I say “shaming them,” Neo, and I know that’s going a bit far. But I go that far because I’ve been around your blog long enough to conclude that you’re too much of a class act to overdo it, and in fact if you do it at all, you’ll be so genteel about it that they’ll scarcely notice.
But somebody has to wake up these otherwise-highly-functional people, to tell them to look out and around, to get them out of their epistemological closure.
With me, it’s my mother. She doesn’t want to see. So I’ve repeatedly called her attention to the fact that she doesn’t want to see. Now, after a long while, at least she admits that she “doesn’t want to see.” If I continue drawing her attention to the way she tries not to see, I hope eventually she’ll come begrudgingly to notice what it is she’s avoiding seeing.
Friends don’t let friends drink the NYT Kool-Aid. So we need to keep deprogramming the cultists until they snap out of it.
If it isn’t those of us who care about them, who’s it going to be?
I’m not sure what your supposed point is in aid of. It clarifies nothing about the actual situation as it developed and as it stands.
Let’s take a couple of items related to “binary choice” and review them.

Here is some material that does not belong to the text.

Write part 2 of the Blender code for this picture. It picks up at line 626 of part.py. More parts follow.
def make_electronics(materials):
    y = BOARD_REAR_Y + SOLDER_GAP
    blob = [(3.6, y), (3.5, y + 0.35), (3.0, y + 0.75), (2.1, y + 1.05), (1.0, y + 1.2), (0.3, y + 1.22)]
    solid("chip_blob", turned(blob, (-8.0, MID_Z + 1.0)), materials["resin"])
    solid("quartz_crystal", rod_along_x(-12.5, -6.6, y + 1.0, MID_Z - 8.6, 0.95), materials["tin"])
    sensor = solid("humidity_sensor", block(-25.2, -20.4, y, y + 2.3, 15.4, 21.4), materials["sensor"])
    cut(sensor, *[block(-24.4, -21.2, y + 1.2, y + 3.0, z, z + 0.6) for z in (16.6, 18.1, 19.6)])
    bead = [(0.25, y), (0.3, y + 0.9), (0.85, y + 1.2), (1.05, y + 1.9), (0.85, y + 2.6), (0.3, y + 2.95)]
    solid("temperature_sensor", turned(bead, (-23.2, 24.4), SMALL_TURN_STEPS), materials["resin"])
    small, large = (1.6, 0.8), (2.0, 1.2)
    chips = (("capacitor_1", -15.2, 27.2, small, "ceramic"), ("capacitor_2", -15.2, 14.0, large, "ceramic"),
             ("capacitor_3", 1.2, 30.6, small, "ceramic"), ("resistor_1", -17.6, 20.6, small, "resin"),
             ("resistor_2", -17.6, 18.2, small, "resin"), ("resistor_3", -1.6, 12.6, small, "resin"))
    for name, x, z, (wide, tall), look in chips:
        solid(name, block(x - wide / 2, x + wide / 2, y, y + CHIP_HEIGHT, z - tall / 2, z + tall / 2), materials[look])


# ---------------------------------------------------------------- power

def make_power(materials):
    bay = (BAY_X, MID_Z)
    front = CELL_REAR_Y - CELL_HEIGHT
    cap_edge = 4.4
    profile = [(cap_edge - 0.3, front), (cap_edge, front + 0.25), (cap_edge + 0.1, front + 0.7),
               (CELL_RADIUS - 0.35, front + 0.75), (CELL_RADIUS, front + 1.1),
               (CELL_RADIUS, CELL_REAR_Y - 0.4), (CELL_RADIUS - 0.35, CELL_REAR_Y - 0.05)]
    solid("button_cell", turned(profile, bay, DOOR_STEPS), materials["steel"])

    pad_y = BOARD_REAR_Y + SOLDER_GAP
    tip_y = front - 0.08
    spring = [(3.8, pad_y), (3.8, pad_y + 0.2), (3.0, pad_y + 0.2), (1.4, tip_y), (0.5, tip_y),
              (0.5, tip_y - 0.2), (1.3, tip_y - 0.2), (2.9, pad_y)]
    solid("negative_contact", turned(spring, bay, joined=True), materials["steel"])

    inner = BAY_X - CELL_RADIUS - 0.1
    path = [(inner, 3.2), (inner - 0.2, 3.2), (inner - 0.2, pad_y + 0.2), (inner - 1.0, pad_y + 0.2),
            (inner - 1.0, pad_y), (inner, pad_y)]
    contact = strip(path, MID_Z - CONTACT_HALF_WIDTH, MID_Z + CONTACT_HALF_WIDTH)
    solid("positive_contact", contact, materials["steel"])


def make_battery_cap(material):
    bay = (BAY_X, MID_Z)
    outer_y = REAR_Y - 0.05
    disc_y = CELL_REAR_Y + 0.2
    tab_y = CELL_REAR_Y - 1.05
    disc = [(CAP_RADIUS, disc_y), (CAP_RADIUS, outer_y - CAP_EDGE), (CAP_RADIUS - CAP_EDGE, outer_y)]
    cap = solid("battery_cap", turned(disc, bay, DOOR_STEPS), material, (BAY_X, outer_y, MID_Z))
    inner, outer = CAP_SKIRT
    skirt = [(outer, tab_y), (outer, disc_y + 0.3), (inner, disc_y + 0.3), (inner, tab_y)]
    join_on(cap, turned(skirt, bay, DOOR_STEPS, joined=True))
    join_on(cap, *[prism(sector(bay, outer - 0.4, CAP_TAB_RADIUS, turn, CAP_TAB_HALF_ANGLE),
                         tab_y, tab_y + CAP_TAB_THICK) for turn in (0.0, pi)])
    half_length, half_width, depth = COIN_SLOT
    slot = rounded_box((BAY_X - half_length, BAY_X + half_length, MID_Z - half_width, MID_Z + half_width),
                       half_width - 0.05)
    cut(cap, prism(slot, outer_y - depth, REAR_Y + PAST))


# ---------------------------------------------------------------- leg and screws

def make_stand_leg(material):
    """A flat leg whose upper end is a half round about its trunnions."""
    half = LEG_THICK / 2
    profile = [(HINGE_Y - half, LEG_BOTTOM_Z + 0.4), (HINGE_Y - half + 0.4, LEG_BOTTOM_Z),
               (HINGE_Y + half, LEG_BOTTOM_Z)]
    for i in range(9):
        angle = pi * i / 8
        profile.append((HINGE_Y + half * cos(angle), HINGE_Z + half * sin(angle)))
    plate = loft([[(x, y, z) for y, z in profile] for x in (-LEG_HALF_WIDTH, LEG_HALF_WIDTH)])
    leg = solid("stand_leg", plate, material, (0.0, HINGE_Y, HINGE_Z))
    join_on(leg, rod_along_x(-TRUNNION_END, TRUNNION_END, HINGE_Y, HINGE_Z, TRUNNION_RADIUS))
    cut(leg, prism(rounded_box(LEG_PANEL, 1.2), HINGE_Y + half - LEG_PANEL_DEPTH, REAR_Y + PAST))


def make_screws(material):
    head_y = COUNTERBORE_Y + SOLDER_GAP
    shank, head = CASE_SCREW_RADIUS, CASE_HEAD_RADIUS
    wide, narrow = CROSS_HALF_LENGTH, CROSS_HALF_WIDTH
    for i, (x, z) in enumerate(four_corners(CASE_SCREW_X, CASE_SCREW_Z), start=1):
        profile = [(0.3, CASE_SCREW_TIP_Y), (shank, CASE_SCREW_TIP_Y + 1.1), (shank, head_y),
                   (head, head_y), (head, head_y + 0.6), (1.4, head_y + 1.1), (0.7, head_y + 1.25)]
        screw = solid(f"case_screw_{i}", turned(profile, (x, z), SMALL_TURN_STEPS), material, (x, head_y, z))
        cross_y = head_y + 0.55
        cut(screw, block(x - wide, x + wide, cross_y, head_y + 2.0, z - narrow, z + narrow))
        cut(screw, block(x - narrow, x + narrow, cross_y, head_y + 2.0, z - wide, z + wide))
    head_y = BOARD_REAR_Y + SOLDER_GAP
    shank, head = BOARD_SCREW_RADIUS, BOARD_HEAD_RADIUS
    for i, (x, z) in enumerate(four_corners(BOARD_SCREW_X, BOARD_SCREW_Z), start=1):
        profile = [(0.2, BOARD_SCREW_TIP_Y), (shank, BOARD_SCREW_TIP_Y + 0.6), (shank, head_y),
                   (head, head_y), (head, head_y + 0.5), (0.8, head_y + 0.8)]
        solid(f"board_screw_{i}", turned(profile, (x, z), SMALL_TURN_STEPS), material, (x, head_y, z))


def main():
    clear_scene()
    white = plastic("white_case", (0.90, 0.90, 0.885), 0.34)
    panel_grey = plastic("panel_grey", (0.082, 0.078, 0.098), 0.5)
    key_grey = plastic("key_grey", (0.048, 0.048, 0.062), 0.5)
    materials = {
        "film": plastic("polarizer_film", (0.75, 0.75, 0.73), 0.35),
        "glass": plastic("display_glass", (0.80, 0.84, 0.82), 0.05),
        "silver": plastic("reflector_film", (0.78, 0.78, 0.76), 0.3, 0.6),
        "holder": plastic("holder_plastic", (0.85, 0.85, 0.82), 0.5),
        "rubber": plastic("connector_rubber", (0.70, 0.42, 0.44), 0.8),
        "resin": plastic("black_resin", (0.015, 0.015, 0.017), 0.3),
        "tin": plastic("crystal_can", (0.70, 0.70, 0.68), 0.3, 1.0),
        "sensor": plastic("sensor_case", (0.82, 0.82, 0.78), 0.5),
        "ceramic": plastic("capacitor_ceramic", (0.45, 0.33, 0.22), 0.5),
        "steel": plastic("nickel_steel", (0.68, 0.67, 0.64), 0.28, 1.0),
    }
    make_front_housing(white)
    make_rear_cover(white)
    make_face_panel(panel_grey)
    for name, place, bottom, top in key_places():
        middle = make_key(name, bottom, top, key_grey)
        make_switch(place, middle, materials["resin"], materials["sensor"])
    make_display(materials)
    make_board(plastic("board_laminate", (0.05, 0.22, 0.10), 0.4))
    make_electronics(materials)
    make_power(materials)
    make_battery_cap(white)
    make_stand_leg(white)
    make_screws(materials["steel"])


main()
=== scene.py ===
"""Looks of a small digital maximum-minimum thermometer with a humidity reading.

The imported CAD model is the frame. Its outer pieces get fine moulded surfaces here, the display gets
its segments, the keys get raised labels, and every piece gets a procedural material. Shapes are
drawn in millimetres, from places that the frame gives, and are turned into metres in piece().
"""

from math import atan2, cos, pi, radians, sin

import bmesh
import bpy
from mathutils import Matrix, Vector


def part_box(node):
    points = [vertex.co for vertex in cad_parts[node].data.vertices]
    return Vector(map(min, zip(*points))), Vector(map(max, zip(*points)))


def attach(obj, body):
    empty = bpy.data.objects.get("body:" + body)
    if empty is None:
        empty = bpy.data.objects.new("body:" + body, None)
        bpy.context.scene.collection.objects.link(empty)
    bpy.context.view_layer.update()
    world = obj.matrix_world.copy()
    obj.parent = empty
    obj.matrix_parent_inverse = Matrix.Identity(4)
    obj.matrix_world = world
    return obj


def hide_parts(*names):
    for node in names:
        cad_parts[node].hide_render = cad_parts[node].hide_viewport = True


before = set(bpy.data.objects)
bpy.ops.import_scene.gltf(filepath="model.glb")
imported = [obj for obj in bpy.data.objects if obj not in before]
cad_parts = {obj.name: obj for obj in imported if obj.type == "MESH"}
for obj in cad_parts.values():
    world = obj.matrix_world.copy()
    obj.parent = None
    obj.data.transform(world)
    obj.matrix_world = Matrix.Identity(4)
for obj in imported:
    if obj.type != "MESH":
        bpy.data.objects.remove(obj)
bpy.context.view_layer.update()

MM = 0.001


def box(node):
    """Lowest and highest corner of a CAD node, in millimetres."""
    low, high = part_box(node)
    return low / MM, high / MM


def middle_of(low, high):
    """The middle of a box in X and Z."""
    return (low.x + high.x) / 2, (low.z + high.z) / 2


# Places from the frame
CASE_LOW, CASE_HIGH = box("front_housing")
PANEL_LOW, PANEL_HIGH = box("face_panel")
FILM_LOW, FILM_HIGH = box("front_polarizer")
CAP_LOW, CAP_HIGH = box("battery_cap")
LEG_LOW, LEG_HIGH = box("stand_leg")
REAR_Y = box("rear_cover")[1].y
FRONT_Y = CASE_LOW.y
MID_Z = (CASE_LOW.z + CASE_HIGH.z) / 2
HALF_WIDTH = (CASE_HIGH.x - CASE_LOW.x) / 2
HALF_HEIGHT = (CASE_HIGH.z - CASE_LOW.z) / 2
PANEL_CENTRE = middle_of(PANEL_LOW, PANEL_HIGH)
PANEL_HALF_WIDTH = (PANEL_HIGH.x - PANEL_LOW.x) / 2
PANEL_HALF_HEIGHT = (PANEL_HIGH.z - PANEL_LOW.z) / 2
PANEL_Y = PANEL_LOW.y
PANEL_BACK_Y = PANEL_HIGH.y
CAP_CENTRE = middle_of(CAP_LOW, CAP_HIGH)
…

1, The accusation that it was false that the choice resolved down to an: ‘either Hillary or Donald’ proposition.
– No alternative candidate on the Constitutionalism side, but outside of the two party system, with any chance of beating Hillary appeared to prove himself. Not before the Republican convention, nor after. Gary Johnson, had little chance to begin with. And, after people who might have considered him in an ideally developing world saw his pouting self-pitying moral collapse, his emotional instability, and his betrayal on immigration, he had none whatsoever. I can’t even recall the name of the Mormon Spoiler, but what he was supposed to offer other than a comforting hand to hold as one committed political suicide was never clear.
2, The accusation that it was false that the political situation was in some ways analogous to a “flight 93” scenario: “either bet on an uncertain Trump or die (lose freedom) for certain”

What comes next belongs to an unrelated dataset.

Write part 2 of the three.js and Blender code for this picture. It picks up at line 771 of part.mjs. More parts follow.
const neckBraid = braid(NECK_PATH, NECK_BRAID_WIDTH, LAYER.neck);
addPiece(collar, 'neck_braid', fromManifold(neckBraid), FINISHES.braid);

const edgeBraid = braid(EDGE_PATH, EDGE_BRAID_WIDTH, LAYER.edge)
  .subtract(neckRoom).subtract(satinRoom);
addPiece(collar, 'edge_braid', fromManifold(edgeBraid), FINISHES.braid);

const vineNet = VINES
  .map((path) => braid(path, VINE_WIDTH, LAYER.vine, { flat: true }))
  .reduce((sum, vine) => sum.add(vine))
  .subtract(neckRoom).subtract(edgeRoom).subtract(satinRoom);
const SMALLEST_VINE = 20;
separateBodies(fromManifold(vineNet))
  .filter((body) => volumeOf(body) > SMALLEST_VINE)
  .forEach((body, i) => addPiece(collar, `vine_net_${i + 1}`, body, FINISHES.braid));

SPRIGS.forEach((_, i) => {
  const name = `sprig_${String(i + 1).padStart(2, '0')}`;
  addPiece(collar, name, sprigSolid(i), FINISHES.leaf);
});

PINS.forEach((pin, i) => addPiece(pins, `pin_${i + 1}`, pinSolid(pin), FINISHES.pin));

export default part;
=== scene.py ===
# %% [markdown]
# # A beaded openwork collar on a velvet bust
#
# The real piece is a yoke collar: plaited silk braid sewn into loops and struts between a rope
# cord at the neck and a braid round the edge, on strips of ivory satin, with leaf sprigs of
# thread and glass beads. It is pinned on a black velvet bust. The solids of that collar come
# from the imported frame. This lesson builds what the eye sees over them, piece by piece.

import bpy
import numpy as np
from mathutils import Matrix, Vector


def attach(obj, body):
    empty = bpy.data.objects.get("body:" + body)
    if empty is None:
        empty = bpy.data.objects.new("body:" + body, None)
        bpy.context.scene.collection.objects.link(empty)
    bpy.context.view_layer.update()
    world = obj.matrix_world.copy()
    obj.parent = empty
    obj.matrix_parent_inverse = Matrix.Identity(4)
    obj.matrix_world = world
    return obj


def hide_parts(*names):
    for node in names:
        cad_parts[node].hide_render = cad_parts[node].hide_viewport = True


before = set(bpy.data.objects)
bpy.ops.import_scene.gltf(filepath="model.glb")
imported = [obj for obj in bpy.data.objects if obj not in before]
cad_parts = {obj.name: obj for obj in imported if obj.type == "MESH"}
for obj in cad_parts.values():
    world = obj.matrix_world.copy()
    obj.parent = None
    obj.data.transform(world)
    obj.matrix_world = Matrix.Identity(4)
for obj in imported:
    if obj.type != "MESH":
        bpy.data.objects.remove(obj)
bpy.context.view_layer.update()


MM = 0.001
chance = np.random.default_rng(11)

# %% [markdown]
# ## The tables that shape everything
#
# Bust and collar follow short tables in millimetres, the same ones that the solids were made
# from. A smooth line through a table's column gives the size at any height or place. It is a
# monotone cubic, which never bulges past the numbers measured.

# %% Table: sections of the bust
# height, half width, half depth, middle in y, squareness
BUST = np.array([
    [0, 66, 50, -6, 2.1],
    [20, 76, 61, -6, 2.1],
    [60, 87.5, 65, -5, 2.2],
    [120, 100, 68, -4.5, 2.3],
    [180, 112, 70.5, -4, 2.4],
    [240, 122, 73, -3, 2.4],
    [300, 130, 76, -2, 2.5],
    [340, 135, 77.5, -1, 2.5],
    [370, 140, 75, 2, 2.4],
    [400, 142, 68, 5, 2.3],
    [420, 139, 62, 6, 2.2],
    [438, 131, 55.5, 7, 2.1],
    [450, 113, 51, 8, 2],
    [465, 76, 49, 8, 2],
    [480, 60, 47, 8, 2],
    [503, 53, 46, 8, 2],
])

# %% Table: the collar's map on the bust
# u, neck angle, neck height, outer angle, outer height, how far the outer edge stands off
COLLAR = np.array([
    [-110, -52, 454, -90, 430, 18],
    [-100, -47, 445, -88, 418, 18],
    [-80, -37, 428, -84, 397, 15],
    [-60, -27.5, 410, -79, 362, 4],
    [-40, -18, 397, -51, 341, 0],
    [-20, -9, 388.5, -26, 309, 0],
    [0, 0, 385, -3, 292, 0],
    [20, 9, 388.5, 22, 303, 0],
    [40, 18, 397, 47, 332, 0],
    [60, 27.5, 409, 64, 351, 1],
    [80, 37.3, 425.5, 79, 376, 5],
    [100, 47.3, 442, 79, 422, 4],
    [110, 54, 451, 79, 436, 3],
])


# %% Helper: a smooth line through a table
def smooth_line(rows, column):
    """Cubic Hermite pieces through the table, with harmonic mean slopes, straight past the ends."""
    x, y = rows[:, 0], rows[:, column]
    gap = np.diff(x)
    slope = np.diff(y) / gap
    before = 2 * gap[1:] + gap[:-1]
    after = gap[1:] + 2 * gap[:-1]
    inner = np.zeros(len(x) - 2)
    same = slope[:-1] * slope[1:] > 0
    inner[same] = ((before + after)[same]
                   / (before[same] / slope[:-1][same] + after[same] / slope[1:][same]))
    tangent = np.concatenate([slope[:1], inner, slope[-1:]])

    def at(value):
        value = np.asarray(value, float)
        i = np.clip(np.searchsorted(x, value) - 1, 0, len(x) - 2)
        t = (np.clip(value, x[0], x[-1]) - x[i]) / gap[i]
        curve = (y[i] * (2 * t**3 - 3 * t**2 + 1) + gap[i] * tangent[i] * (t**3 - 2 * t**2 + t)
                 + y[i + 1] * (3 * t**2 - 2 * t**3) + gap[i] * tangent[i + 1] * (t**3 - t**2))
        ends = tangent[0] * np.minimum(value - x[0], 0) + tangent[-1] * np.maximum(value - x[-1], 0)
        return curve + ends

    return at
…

This was said to be false on a couple of grounds.
A. That Hillary was not actually that morally bad, not that venal and self-serving, not that heedless of law and justice, not that prone to conspire against our heritage of liberties, nor that committed to subverting Constitutional processes for progressive or personal ends.
However: It is now abundantly clear -if it ever was in doubt – that Hillary was in fact all of those things. And it is clear that the so-called “deep state” (presumably, a newly self-conscious American mandarin class determined to evolve and cull the hoi polloi along progressive bien pensant lines whether the simple little yeoman like it or not) was complicit, and that the “deep state” interprets the rule of law much like leftists define stare decisis and “democracy”; i.e., to suit their agenda.
B. That even if Hillary was elected two terms, and the Progs were entrenched in the executive, the bureaucracy, the courts, the military, and the legislatures for another 8 years of generating Lois Lerner, and Loretta Lynch clines, there still would be no lasting damage done to the polity, because “we would survive”.
However: Just who the fuck this “we” who would survive was supposed to be, and how their life-ways would properly be described, and what the hell the law and one’s rights would look like after all that time, was never made clear. But you know, the sun always rises, and therefore “the pendulum swings peaceably back to liberty inevitably and everyone will be made whole again” … or something.
And if you believe that shit, in a wold where ObamaCare was passed at virtual midnight on a weekend, and the SC rolled over for it on a pretext, then, I guess you can believe just about anything … and will.
I won’t even bother to go into Bill’s admission that he would slit the throat of the rule of law, on the altar of tolerating illegal immigration. It was so masochistic and irrational that there is no responding to it.
Hey Neo. Sorry about the language.
Feel free to redact the vulgarity.
DNW
Ted Cruz, himself the target of numerous virulent and harsh Trump jibes, stated as much when he announced that he was going to vote for Trump because the risk to our legal system and way of life was too great not to.
I remembered more than that. Ted Cruz said that people should vote their conscience. Those who were pushing the Trum bandwagon here said that if you voted your conscience, it would be something analogous to siding with Hillary or being a traitor the US Constitution. Both sides of the argument didn’t care about people’s conscience, they just wanted the votes and power.
It’s similar to war hysteria.
When people find others who do not agree with the war hysteria, the emotional matrix of self bias and self deception, says they are “being made fun of”. It becomes an ego and emotional reaction rather than a rational memory.
It’s why so many black people seem to recall racist comments belittling them, and you check the video and “nothing happened”. no spitting. No ACLU worthy stuff. Too strong an emotion creates memories, often self deceptive ones.
The false dichotomy scenario presented in the Flight 93 narrative, leaves out a few things.
1. The Republic is already dead and the Deep State already rules in the shadows, thus Trum cannot save himself let alone save the Republic.
2. It doesn’t matter who gets elected to District of Columbia, they will be sent back in a body bag if they don’t work with the Left or the PTB.
3. People aren’t aware of their real enemy, just as they weren’t aware the Leftist alliance was an enemy to the US.
In order to create an isolated war hysteria false dichotomy, two opposing choices must be presented to a worried and afraid and panicked population. But it means taking out the alternative solutions and options as well.
Well, if you really think that, then maybe you should just ‘pack your bags and go home’. I have other plans.
Wheels within wheels within wheels. Keep the aliminum foil cover in place and say that those wheels grind so fine that nothing can be done to jam them up. How prescient (not).
“bleating about the “binary choice.””
It WAS a binary choice. The next President was going to be either Donald Trump or Hillary Clinton. No middle ground.